Zabarauskas, who was recently awarded development support from the Lithuanian Film Centre for his next feature, the Belgrade-set The Lawyer, explained that he had negotiated non-exclusive deals with TLA in the past for his short Porno Melodrama and the feature debut We Will Riot for VoD and DVD sales via TLAvideo.com.

Zabarauskas added that You Can’t Escape Lithuania will also be presented later this month in neighbouring Belarus in the capital of Minsk and Vitsebsk as part of the third edition of the Northern Lights Nordic Film Festival (April 19 -25) which is expanding this year to include titles from Estonia, Latvia and Lithuania.

Kosovo on track to join EU’s Creative Europe

Kosovo has the European Union’s Creative Europe Culture and MEDIA sub-programmes in its sights from 2018 after prime minister Isa Mustafa and his Cabinet approved a decision to begin negotiations on Kosovo’s membership of the support programme for the cultural and creative sectors this week.

Speaking exclusively to Screen on the sidelines of the European Film Forum in Vilnius, Arben Zharku, director of the Kosovo Cinematography Center, said that the negotiations could be completed by the end of this year so that his country could join others in the region such as Serbia, Montenegro and Bosnia and Herzegovina as countries eligible to participate in Creative Europe.
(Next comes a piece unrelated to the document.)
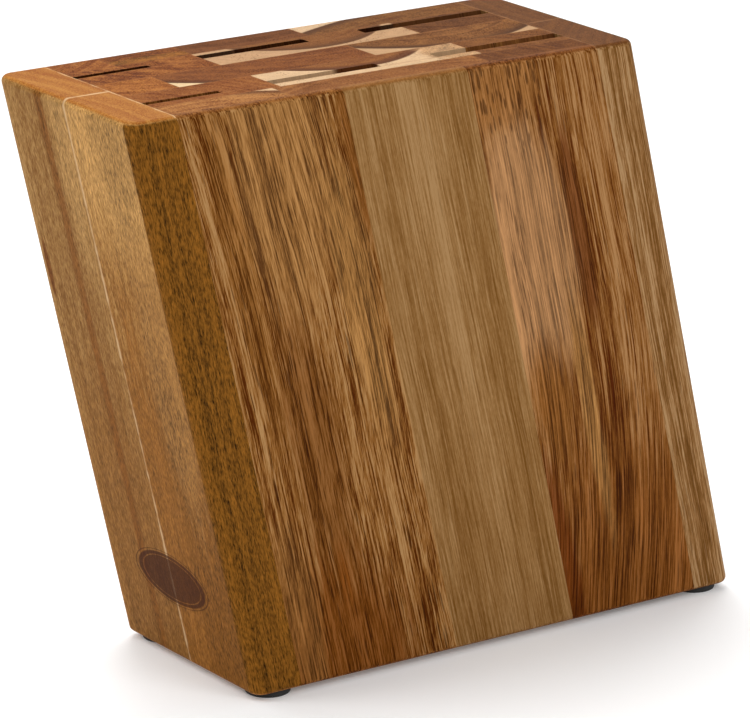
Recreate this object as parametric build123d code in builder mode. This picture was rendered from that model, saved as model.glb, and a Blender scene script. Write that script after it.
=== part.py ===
from build123d import *
import math
import os

# A leaning knife block glued up from solid hardwood staves, with six slots and four rubber feet.
#
# Frame: +Z is up and the block stands on Z = 0.  Its length runs along Y, and the top leans towards
# -Y, which is the front.  Its width runs along X: the near side is +X and the far side is -X.
# The origin is the centre of the overall box, on the surface that the block stands on.  Millimetres.

# ---------------------------------------------------------------- driving dimensions
block_height = 236.0
block_length = 234.0
block_width = 96.0
lean_shift = 54.5  # how far the top stands in front of the bottom

corner_radius = 5.5  # the four sloping edges
rim_radius = 2.5  # the edges around the top and the bottom

front_board = 21.0  # thickness of the end boards, along Y
back_board = 19.5
board_joint = 1.0  # the glue joint in each end board, this far to the near side of the middle

foot_diameter = 18.0
foot_height = 2.5
foot_edge_radius = 0.6
foot_side_inset = 11.0  # from the side of the block to the foot's centre
foot_end_inset = 12.0  # from the end of the block to the foot's centre

cutter_radius = 1.0  # rounding that the cutter leaves in the closed end of a groove

# Rows of the core, from the far side to the near side: name, thickness along X, and the joints
# between its staves, as distances from the front of the block.
rows = [
    ("row_a", 17.0, [44.0, 78.5, 133.0]),
    ("row_b_grooved", 8.5, [78.0, 171.5]),
    ("row_b_cover", 12.7, [78.0, 171.5]),
    ("row_c", 20.4, [46.0, 136.0]),
    ("row_d_grooved", 16.0, [78.0, 171.5]),
    ("row_d_cover", 4.8, [78.0, 171.5]),
    ("row_e", 12.6, [74.0, 166.0]),
    ("side_facing", 4.0, [95.0, 152.5]),
]
stave_names = {3: ["front", "middle", "back"], 4: ["front", "front_middle", "back_middle", "back"]}

# Grooves that the blades go in, milled into the near face of the two grooved panels.  A short and a
# long groove run out through an end of the panel, and the medium one starts at a joint.
# Each is its width, its run-out end and its closed end, as distances from the front of the block.
core_start = front_board
core_end = block_length - back_board
grooves = {
    "front": [(3.3, core_start, 54.5)],
    "middle": [(5.4, 78.0, 127.5), (6.2, 171.5, 154.0)],
    "back": [(6.2, core_end, 171.5)],
}

# ---------------------------------------------------------------- worked out from the above
lean = Vector(0, -lean_shift, block_height)
slope_length = lean.length
front_face = (lean_shift - block_length) / 2  # Y of the front of the block, at its bottom
far_face = -block_width / 2
base_plane = Plane.XY.offset(foot_height)


def footprint(x_low, x_high, start, end):
    """Draw a rectangle on the underside, from its X limits and its distances from the front."""
    width = x_high - x_low
    length = end - start
    with Locations(((x_low + x_high) / 2, front_face + (start + end) / 2)):
        Rectangle(width, length)


def save(piece, name):
    """Label a finished piece and write it as its own STEP file."""
    piece.part.label = name
    export_step(piece.part, f"parts/{name}.step")


os.makedirs("parts", exist_ok=True)

# ---------------------------------------------------------------- the outside of the finished block
# The block is glued up first, and then its edges are rounded, so every piece is cut to this form.
with BuildPart() as block_form:
    with BuildSketch(base_plane):
        footprint(far_face, -far_face, 0, block_length)
    extrude(amount=slope_length, dir=lean)
    fillet(block_form.edges().filter_by(Axis((0, 0, 0), lean)), radius=corner_radius)
    flat_ends = block_form.faces().filter_by(Plane.XY)
    fillet(flat_ends.edges(), radius=rim_radius)

# ---------------------------------------------------------------- end boards, two staves each
joint_x = board_joint
end_boards = [("front_board", 0, front_board), ("back_board", core_end, block_length)]
for board_name, start, end in end_boards:
    for side, x_low, x_high in [("far", far_face, joint_x), ("near", joint_x, -far_face)]:
        with BuildPart() as end_stave:
            with BuildSketch(base_plane):
                footprint(x_low, x_high, start, end)
            extrude(amount=slope_length, dir=lean)
            add(block_form.part, mode=Mode.INTERSECT)
        save(end_stave, f"{board_name}_{side}")

# ---------------------------------------------------------------- core rows and the side facing
row_low = far_face
for row_name, thickness, joints in rows:
    row_high = row_low + thickness
    ends = [core_start, *joints, core_end]
    for place, start, end in zip(stave_names[len(ends) - 1], ends[:-1], ends[1:]):
        with BuildPart() as stave:
            with BuildSketch(base_plane):
                footprint(row_low, row_high, start, end)
            extrude(amount=slope_length, dir=lean)
            add(block_form.part, mode=Mode.INTERSECT)
            if row_name.endswith("grooved"):
                for groove_width, run_out, closed_end in grooves[place]:
                    groove_floor = row_high - groove_width
                    with BuildSketch(base_plane) as groove_outline:
                        footprint(groove_floor, row_high, *sorted([run_out, closed_end]))
                        if closed_end not in (start, end):
                            floor_corners = groove_outline.vertices().group_by(Axis.X)[0]
                            side = 0 if closed_end < run_out else -1
                            fillet(floor_corners.sort_by(Axis.Y)[side], radius=cutter_radius)
                    extrude(amount=slope_length, dir=lean, both=True, mode=Mode.SUBTRACT)
        save(stave, f"{row_name}_{place}")
    row_low = row_high

# ---------------------------------------------------------------- rubber feet
foot_x = block_width / 2 - foot_side_inset
foot_rows = [
    ("front", front_face + foot_end_inset),
    ("back", front_face + block_length - foot_end_inset),
]
for end_name, foot_y in foot_rows:
    for side_name, side in [("near", 1), ("far", -1)]:
        with BuildPart() as foot:
            with BuildSketch():
                with Locations((side * foot_x, foot_y)):
                    Circle(foot_diameter / 2)
            extrude(amount=foot_height)
            fillet(foot.edges().sort_by(Axis.Z)[0], radius=foot_edge_radius)
        save(foot, f"foot_{end_name}_{side_name}")

print("overall size", block_width, block_length + lean_shift, block_height + foot_height)
print("lean in degrees", math.degrees(math.atan2(lean_shift, block_height)))
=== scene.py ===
"""Looks of a leaning knife block: oiled acacia staves glued into a block, on moulded rubber feet."""

import logging
import math
from dataclasses import dataclass, field, replace
from enum import Enum

import bpy
import numpy as np
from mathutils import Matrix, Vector

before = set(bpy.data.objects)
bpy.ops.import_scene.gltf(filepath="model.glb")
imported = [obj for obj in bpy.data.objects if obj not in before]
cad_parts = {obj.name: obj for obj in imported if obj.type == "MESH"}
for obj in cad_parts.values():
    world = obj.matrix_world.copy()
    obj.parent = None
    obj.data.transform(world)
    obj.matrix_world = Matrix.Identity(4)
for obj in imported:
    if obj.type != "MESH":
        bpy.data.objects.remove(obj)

MM = 0.001
FAR_AWAY = 1000.0  # millimetres; a limit that no point of the block reaches
SCRAPED_BACK = 9.0  # millimetres that hide an end-to-end joint on the long faces
GLUE_WANDER = 2.4  # millimetres that the edge of a glue line wanders by
GLUE_SOLID = 1.15  # millimetres within which a glue line is at its full strength
GLUE_GONE = 2.0  # millimetres past which nothing of it shows
CORE_FILM = 0.02  # specular level of the core, whose end grain drinks the oil
log = logging.getLogger("knife_block")

Tree = bpy.types.NodeTree
Node = bpy.types.Node


def linear(hex_colour: str) -> tuple[float, float, float, float]:
    """Turn an sRGB hex colour into the linear colour that shaders use.

    Args:
        hex_colour: Six hex digits, with or without a leading hash.

    Returns:
        Linear red, green and blue, and an alpha of one.
    """
    digits = hex_colour.lstrip("#")
    parts = [int(digits[i : i + 2], 16) / 255.0 for i in (0, 2, 4)]
    return tuple(c / 12.92 if c <= 0.04045 else ((c + 0.055) / 1.055) ** 2.4 for c in parts) + (1.0,)


def add_node(tree: Tree, kind: str, inputs: dict | None = None, **settings: object) -> Node:
    """Add a node to a tree, set it up and link it.

    Args:
        tree: The node tree that takes the node.
        kind: The node's Blender type.
        inputs: For each socket name or number, a value, or the output socket that feeds it.
        **settings: Attributes of the node.

    Returns:
        The new node.
    """
    node = tree.nodes.new(kind)
    for name, value in settings.items():
        setattr(node, name, value)
    for socket, value in (inputs or {}).items():
        if isinstance(value, bpy.types.NodeSocket):
            tree.links.new(value, node.inputs[socket])
        else:
            node.inputs[socket].default_value = value
    return node


class Cut(Enum):
    """Which way a face of a stave shows its grain."""

    LONG = "long grain"
    END = "end grain"


@dataclass(frozen=True)
class Grain:
    """The direction of the fibres: straight up the lean of the block.

    Attributes:
        angle: The lean, in radians from the vertical.
        front: Y of the front of the block at its underside, in millimetres.
        base: Height of the block's underside, in millimetres.
    """

    angle: float
    front: float
    base: float

    def place(self, across: float, along: float, height: float) -> tuple[float, float, float]:
        """Turn a place on the block into coordinates whose third axis runs with the fibres.

        Args:
            across: Distance from the middle of the block towards the near side, in millimetres.
            along: Distance from the front of the block, measured level, in millimetres.
            height: Height above the block's underside, in millimetres.

        Returns:
            The same place as across, along the block square to the fibres, and with the fibres.
        """
        y = self.front + along - math.tan(self.angle) * height
        z = self.base + height
        sine, cosine = math.sin(self.angle), math.cos(self.angle)
        return across, y * cosine + z * sine, z * cosine - y * sine


@dataclass(frozen=True)
class Tones:
    """Three sRGB colours of one wood, from its dark streaks to its light ones."""

    dark: str
    middle: str
    light: str


@dataclass(frozen=True)
class Patch:
    """A soft-edged area of another tone in a stave.

    Attributes:
        centre: Across, along and height, in millimetres.
        size: Half-widths in the same three directions, in millimetres.
        tone: sRGB colour that the stave's middle tone becomes there.
        strength: How far it gets there, from 0 to 1.
        edge: Raggedness and softness of the border, from 0, hard, to 1.
        contrast: How bright the darkest and the lightest streaks in it are, against its tone.
        cut: Which faces it shows on.
    """

    centre: tuple[float, float, float]
    size: tuple[float, float, float]
    tone: str
    strength: float = 0.6
    edge: float = 0.5
    contrast: tuple[float, float] = (0.3, 1.7)
    cut: Cut = Cut.LONG

    def mask(
        self, tree: Tree, place: bpy.types.NodeSocket, warped: bpy.types.NodeSocket, grain: Grain, seed: float
    ) -> bpy.types.NodeSocket:
        """How much of the patch there is: an ellipsoid whose border is pushed in and out by streaky noise.

        Args:
            tree: The material's tree.
            place: Fibre space.
            warped: Bent fibre space.
            grain: The direction of the fibres.
            seed: The stave's seed.

        Returns:
            A number from 0, outside, to the patch's strength, inside.
        """
        centre = grain.place(*self.centre)
        scale = tuple(1.0 / s for s in self.size)
        local = add_node(
            tree,
            "ShaderNodeVectorMath",
            {0: place, 1: scale, 2: tuple(-c * s for c, s in zip(centre, scale))},
            operation="MULTIPLY_ADD",
        ).outputs[0]
        reach = add_node(tree, "ShaderNodeVectorMath", {0: local}, operation="LENGTH").outputs["Value"]
        ragged = add_node(
            tree,
            "ShaderNodeMapping",
            {"Vector": warped, "Location": (seed + 9.0, 0.0, 0.0), "Scale": (0.45, 0.45, 0.025)},
        ).outputs[0]
        ragged = add_node(
            tree, "ShaderNodeTexNoise", {"Vector": ragged, "Scale": 1.0, "Detail": 4.0, "Roughness": 0.6}
        ).outputs[0]
        reach = add_node(
            tree, "ShaderNodeMath", {0: ragged, 1: 1.5 * self.edge, 2: reach}, operation="MULTIPLY_ADD"
        ).outputs[0]
        return add_node(
            tree,
            "ShaderNodeMapRange",
            {
                "Value": reach,
                "From Min": 1.0 + 0.3 * self.edge,
                "From Max": 1.02 + 1.15 * self.edge,
                "To Min": self.strength,
                "To Max": 0.0,
            },
            interpolation_type="SMOOTHSTEP",
        ).outputs[0]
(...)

The Kosovo government also announced that it will be negotiating to join three other EU programmes: Erasmus+. COSME and Europe for Citizens.

Transilvania Pitch Stop expands

The Transilvania Pitch Stop (TPS) will go international for its fourth edition from June 9-10 during the 16th edition of the Transilvania International Film Festival (TIFF) in Romania’s Cluj.

TIFF’s head of industry Dorina Oarga told Screen in Vilnius this week that the platform for the development and pitching of feature projects will be extended this year from Romania to include films looking for European co-production from Serbia, Hungary, Bulgaria. Ukraine, Russia, Moldova, Greece, Turkey and Georgia.

For the first time this year, a jury of international professionals will award the €20,000 Eurimages Co-production Development Award to one of the 12 TPS projects selected for the platform.